● Exercise
Within the data that follows, set down exactly the lines from the one containing "grommet_radius = grommet_bore" through the one containing "obj.matrix_world = world", both ends included.

● Given information
►

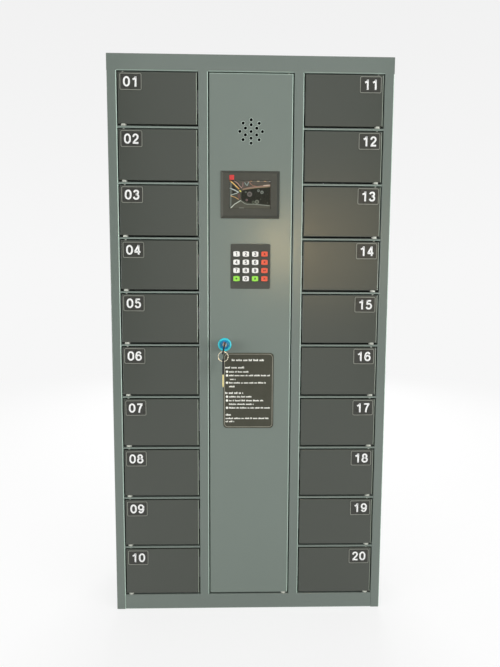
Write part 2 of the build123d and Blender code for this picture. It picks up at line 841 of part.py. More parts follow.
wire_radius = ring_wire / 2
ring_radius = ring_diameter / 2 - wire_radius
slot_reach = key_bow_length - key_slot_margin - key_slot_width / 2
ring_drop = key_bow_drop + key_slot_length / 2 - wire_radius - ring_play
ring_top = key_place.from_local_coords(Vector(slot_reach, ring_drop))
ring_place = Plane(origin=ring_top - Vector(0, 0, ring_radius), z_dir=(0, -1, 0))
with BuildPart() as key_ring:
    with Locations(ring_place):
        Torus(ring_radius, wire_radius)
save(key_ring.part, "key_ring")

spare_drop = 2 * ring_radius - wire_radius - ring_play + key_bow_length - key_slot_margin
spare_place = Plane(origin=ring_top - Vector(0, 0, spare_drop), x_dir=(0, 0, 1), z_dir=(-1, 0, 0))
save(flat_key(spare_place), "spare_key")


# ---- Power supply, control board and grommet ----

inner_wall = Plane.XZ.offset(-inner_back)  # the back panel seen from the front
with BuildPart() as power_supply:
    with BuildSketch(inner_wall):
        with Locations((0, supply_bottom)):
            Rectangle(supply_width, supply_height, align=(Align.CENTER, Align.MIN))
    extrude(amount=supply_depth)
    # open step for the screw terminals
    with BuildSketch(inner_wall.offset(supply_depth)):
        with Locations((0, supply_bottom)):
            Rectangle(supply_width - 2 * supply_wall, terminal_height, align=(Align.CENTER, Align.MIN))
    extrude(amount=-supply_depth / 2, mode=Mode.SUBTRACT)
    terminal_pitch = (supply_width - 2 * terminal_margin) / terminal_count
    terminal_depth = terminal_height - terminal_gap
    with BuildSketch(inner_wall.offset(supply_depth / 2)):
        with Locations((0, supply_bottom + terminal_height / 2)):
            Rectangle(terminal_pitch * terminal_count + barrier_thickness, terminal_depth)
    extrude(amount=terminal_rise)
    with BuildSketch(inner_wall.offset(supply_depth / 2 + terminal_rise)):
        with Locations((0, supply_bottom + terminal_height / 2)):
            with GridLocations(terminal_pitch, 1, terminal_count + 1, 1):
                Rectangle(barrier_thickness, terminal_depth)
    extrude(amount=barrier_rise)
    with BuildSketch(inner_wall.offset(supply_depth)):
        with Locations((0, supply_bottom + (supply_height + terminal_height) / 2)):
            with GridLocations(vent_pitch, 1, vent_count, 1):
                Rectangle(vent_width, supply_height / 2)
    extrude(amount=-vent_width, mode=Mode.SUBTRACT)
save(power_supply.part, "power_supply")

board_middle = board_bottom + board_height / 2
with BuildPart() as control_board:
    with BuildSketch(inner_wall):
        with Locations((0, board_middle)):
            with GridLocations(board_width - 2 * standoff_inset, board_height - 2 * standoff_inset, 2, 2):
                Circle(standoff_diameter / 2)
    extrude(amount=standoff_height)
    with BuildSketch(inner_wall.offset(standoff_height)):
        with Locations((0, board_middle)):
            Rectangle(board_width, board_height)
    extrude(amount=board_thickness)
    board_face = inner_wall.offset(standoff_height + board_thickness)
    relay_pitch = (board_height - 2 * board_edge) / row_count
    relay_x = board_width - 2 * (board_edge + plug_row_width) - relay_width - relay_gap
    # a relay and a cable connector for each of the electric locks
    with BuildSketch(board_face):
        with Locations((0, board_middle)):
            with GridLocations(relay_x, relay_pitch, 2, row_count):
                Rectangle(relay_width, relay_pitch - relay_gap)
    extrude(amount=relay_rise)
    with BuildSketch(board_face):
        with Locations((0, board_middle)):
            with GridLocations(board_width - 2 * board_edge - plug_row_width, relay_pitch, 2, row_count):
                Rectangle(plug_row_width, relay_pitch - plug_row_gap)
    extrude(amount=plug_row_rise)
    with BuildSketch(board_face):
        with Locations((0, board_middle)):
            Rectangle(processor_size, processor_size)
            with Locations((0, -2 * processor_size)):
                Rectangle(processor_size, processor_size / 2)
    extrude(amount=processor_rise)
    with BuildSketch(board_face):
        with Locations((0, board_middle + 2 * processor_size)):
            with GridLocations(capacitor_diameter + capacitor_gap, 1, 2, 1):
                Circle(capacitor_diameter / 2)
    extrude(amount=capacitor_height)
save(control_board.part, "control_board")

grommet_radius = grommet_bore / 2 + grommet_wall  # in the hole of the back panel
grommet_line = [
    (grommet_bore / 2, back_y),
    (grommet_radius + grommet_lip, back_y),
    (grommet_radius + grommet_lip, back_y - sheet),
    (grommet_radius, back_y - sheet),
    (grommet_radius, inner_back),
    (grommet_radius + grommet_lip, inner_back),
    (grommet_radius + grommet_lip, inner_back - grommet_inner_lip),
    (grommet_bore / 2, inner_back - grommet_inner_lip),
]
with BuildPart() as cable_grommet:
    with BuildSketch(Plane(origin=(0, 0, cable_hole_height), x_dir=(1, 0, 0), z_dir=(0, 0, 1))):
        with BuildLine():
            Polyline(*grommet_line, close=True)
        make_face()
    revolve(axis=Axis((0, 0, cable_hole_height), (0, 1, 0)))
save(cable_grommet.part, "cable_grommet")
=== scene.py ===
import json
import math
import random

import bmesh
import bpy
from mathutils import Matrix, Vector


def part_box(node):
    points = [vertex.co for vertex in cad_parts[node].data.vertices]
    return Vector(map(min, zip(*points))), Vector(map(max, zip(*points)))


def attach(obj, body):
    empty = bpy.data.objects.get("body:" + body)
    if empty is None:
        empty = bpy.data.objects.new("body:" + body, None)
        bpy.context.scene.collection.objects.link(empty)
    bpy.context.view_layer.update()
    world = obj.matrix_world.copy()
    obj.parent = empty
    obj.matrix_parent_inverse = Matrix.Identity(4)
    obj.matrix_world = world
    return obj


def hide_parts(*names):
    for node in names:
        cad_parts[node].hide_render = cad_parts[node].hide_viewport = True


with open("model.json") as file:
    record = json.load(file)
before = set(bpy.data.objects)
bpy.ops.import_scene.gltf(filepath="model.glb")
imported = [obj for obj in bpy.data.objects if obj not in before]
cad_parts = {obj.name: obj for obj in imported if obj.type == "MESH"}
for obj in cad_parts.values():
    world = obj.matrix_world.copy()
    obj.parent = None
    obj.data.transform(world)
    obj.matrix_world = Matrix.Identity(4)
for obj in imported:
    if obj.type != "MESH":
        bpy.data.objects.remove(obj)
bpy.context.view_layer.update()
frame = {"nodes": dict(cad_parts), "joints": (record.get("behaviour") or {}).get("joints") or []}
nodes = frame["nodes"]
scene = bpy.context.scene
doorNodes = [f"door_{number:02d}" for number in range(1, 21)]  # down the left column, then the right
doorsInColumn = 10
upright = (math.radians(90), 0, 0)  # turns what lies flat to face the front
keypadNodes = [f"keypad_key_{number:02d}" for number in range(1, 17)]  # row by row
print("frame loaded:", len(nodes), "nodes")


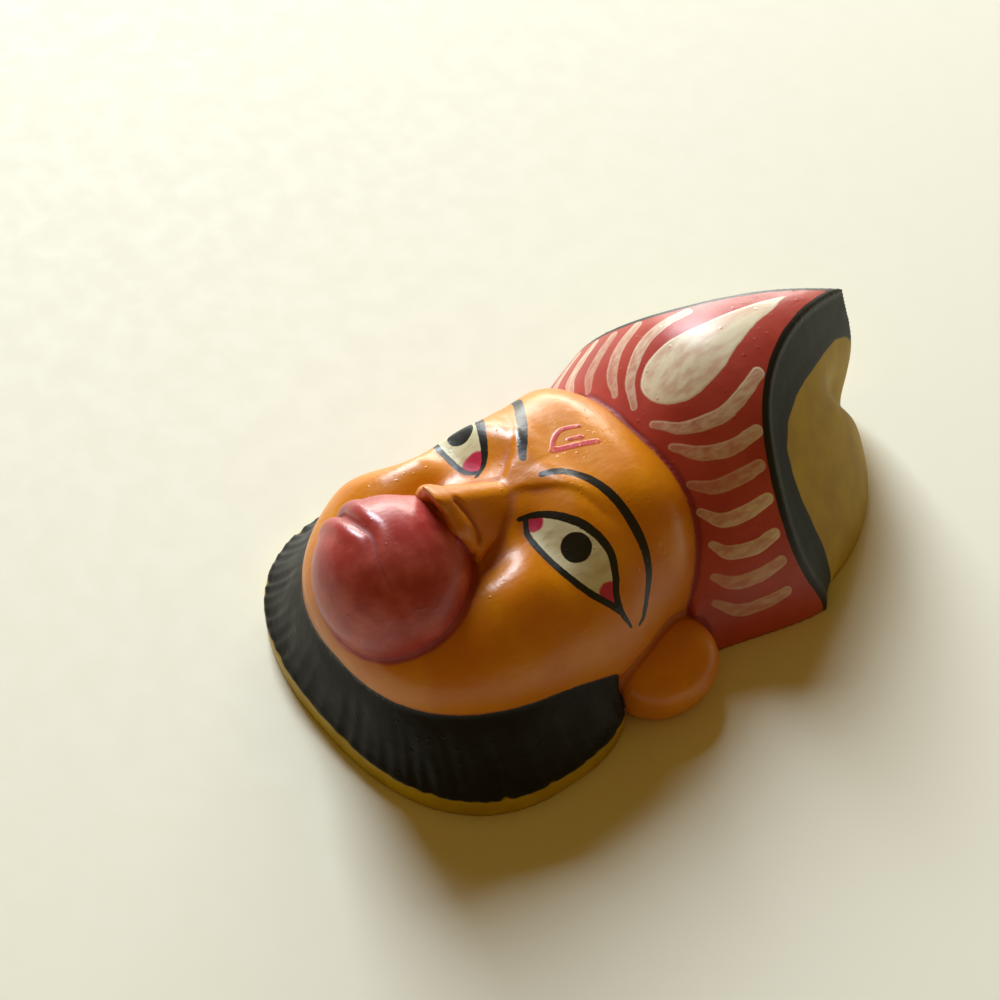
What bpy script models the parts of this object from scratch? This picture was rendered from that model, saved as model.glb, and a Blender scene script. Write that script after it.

◄

● Response for this exercise
grommet_radius = grommet_bore / 2 + grommet_wall  # in the hole of the back panel
grommet_line = [
    (grommet_bore / 2, back_y),
    (grommet_radius + grommet_lip, back_y),
    (grommet_radius + grommet_lip, back_y - sheet),
    (grommet_radius, back_y - sheet),
    (grommet_radius, inner_back),
    (grommet_radius + grommet_lip, inner_back),
    (grommet_radius + grommet_lip, inner_back - grommet_inner_lip),
    (grommet_bore / 2, inner_back - grommet_inner_lip),
]
with BuildPart() as cable_grommet:
    with BuildSketch(Plane(origin=(0, 0, cable_hole_height), x_dir=(1, 0, 0), z_dir=(0, 0, 1))):
        with BuildLine():
            Polyline(*grommet_line, close=True)
        make_face()
    revolve(axis=Axis((0, 0, cable_hole_height), (0, 1, 0)))
save(cable_grommet.part, "cable_grommet")
=== scene.py ===
import json
import math
import random

import bmesh
import bpy
from mathutils import Matrix, Vector


def part_box(node):
    points = [vertex.co for vertex in cad_parts[node].data.vertices]
    return Vector(map(min, zip(*points))), Vector(map(max, zip(*points)))


def attach(obj, body):
    empty = bpy.data.objects.get("body:" + body)
    if empty is None:
        empty = bpy.data.objects.new("body:" + body, None)
        bpy.context.scene.collection.objects.link(empty)
    bpy.context.view_layer.update()
    world = obj.matrix_world.copy()
    obj.parent = empty
    obj.matrix_parent_inverse = Matrix.Identity(4)
    obj.matrix_world = world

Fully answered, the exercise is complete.